The evangelist himself seems to be responsible for the following features:
(1) the shift of the cleansing of the Temple from Holy Week to the beginning of the ministry. (Does that mean that he is also responsible for the remark about the forty-six years? Alternatively, following Raymond Brown, we may suppose that the saying about the destruction of the Temple belonged to this year already before John, and that John has shifted the cleansing to the earlier date and thus combined the originally separate traditions of the cleansing and the prophecy.);
(2) the statement that Jesus was referring to his body in the saying about the destruction of the Temple.
We will concentrate on the meaning of these two redactional features.
(1) The reason for the shift of the incident to the beginning of the ministry will be a programmatic one. John wants to make Jesus lay out all his cards on the table right at the outset. The destruction of the Temple, that is, the end of the Jewish dispensation and its worship, is the ultimate purpose of Jesus' whole ministry.
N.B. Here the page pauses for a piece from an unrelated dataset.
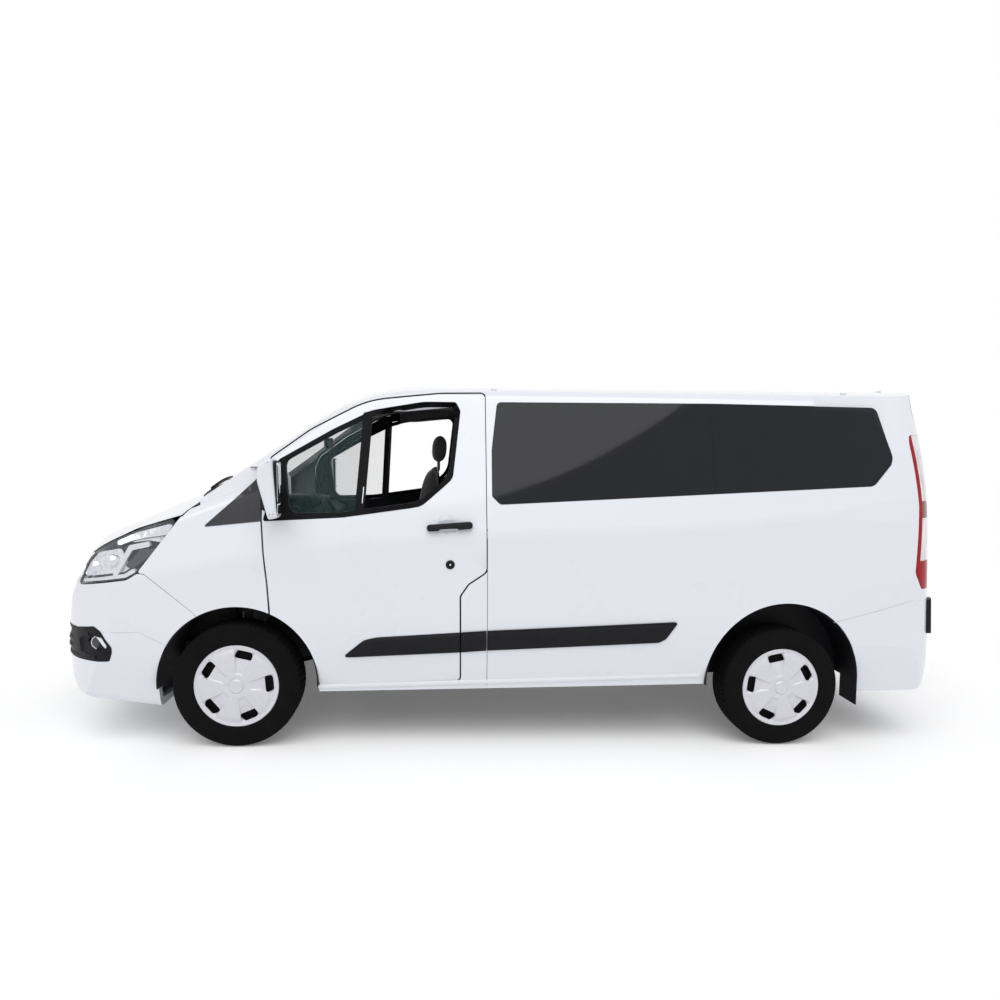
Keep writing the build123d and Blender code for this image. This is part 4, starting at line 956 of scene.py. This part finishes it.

(2) Closely connected with this is the second redactional feature. This expresses the positive side of Jesus' program, just as the destruction of the Temple expresses its negative aspect. The old order of worship is to be replaced by a new one—an order focused no longer on the old Temple but on the Body of Christ.
In what sense is “Body of Christ” used here? Does it mean the ecclesial body in the Pauline and Deutero-Pauline sense? Or is it the glorified humanity of Christ? The second sense seems closer to Johannine theology elsewhere (see Jn 1:14), but we cannot altogether rule out overtones of the Pauline meaning.